GOAL OF THE EXERCISE
Repeat, exactly as written, every line from the one holding "The OpenSCAD and" through the one holding "return hill(r - FLANGE_R". Leave out all other lines.

[Records from a collection]
★ ★ ★ ★ ★ ★ ★

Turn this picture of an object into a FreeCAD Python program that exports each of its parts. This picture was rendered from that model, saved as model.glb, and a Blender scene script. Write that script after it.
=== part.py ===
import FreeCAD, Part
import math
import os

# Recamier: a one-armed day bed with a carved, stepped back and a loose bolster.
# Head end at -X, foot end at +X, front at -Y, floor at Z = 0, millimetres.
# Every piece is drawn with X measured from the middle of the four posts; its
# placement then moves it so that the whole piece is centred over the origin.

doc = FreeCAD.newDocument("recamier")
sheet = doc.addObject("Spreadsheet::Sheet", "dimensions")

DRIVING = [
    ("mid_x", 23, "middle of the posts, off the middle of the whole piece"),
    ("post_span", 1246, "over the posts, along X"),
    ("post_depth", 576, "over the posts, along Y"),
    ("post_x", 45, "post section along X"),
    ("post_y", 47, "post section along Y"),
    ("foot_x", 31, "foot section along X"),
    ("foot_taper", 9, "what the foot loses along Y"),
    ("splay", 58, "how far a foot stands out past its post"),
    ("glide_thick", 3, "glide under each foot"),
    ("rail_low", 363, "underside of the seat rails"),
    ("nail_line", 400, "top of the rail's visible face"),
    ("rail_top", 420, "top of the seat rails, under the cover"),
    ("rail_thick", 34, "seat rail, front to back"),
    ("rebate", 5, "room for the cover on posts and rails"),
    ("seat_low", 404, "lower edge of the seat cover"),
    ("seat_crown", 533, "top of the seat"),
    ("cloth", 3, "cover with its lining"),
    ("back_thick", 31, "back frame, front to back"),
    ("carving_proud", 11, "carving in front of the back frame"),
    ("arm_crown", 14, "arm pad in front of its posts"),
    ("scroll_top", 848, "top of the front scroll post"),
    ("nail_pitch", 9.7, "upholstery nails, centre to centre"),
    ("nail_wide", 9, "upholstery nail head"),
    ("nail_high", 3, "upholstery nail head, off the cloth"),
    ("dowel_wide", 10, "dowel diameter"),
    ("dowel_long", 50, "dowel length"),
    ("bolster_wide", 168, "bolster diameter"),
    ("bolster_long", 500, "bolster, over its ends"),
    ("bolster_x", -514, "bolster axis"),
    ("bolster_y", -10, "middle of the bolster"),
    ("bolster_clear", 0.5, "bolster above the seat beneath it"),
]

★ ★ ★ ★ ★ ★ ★

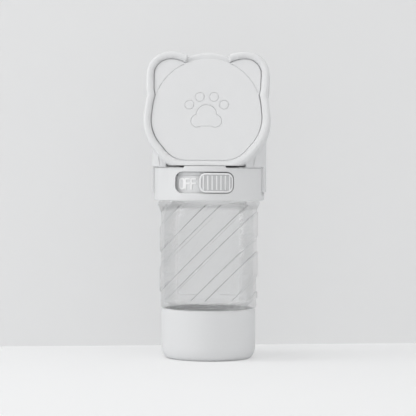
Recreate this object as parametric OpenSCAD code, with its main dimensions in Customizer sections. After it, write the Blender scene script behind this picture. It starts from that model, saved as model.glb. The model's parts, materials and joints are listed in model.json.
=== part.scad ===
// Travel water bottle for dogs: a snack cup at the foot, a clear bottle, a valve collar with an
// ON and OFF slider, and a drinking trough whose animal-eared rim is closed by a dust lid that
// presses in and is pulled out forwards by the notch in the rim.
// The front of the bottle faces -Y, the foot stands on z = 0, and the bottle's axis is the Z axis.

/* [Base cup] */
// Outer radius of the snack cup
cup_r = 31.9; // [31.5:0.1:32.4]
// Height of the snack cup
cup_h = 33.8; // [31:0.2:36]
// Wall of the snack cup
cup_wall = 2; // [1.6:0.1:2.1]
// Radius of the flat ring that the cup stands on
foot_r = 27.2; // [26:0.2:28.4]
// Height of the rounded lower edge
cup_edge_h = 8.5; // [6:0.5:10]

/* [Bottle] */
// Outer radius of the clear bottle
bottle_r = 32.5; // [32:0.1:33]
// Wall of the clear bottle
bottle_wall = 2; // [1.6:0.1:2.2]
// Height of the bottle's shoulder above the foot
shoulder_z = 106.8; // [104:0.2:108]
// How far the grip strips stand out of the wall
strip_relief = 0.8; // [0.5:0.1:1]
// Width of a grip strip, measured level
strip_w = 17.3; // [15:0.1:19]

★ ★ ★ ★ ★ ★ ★

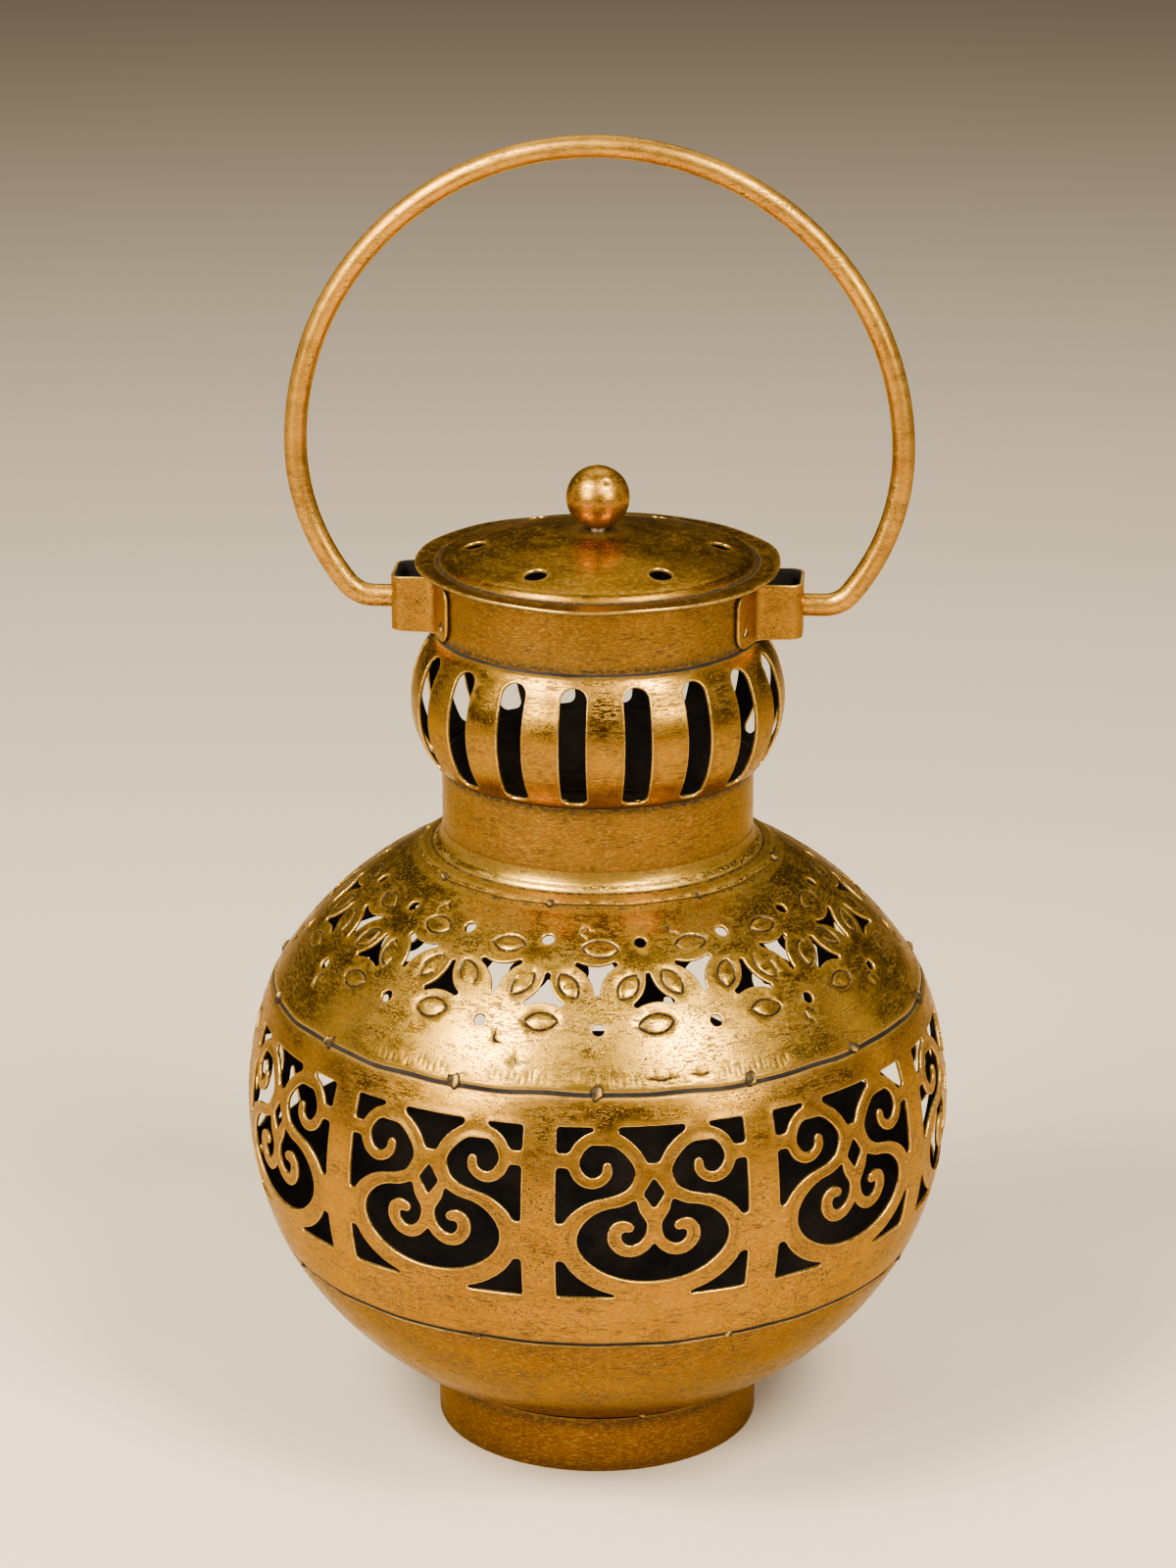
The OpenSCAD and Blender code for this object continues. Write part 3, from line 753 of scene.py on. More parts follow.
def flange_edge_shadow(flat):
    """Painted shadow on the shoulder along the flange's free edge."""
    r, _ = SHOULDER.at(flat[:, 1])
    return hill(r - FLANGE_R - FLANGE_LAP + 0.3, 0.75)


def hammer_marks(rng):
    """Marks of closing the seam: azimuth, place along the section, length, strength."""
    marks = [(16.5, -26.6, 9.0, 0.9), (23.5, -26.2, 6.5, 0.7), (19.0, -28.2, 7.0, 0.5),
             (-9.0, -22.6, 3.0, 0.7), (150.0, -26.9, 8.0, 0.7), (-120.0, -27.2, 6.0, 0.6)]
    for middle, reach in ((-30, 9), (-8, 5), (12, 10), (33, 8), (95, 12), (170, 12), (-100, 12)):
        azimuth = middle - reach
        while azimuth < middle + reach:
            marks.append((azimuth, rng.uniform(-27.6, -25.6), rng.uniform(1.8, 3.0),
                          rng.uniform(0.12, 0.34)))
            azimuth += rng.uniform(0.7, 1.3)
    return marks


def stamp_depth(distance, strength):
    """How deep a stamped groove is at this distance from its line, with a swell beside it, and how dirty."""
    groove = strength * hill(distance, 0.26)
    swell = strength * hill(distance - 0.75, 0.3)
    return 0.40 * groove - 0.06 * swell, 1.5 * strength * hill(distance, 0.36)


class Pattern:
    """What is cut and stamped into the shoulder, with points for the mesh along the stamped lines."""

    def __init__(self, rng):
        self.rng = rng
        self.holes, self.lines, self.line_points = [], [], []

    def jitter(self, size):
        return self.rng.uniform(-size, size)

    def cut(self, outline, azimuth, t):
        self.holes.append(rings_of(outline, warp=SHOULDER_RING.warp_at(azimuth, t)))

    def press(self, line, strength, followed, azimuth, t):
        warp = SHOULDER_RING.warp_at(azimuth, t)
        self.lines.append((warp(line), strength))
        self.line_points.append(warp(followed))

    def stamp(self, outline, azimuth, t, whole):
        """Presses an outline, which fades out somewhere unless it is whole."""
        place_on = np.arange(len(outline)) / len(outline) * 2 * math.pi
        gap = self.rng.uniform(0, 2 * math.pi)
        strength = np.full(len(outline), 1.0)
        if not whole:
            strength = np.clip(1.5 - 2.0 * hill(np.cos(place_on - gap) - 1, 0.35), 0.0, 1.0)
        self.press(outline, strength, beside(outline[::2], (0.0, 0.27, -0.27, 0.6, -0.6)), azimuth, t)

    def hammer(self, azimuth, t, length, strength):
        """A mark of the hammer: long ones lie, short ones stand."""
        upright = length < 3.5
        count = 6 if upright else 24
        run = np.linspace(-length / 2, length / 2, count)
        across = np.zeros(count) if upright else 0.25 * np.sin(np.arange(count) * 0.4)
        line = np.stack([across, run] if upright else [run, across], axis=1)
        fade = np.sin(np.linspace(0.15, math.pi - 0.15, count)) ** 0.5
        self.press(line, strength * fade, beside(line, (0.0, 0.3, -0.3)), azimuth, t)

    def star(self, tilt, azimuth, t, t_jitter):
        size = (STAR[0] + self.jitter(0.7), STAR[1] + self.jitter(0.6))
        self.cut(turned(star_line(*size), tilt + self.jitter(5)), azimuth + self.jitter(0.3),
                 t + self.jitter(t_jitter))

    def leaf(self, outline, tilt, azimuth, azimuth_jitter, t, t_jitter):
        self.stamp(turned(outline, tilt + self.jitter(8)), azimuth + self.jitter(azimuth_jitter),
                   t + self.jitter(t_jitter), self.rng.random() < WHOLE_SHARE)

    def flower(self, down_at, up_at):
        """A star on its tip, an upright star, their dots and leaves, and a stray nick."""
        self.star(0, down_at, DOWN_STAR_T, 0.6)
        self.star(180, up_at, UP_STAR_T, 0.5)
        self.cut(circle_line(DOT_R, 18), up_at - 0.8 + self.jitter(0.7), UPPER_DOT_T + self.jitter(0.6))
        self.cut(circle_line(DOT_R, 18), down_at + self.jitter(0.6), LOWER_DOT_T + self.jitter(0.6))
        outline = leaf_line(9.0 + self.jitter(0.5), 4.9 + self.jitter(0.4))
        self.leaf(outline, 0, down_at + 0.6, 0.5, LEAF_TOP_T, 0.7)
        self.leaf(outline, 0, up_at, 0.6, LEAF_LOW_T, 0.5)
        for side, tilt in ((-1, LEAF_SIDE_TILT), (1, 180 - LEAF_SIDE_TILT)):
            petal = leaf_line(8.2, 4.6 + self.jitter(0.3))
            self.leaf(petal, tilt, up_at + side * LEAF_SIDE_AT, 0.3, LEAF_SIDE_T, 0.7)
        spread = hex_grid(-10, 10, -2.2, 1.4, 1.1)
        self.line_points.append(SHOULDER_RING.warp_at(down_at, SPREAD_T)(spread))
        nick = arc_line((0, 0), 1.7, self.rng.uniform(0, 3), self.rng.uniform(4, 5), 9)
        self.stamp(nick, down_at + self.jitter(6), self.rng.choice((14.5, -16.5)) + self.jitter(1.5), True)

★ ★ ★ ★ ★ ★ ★

ANSWER FOR THE TASK
The OpenSCAD and Blender code for this object continues. Write part 3, from line 753 of scene.py on. More parts follow.
def flange_edge_shadow(flat):
    """Painted shadow on the shoulder along the flange's free edge."""
    r, _ = SHOULDER.at(flat[:, 1])
    return hill(r - FLANGE_R - FLANGE_LAP + 0.3, 0.75)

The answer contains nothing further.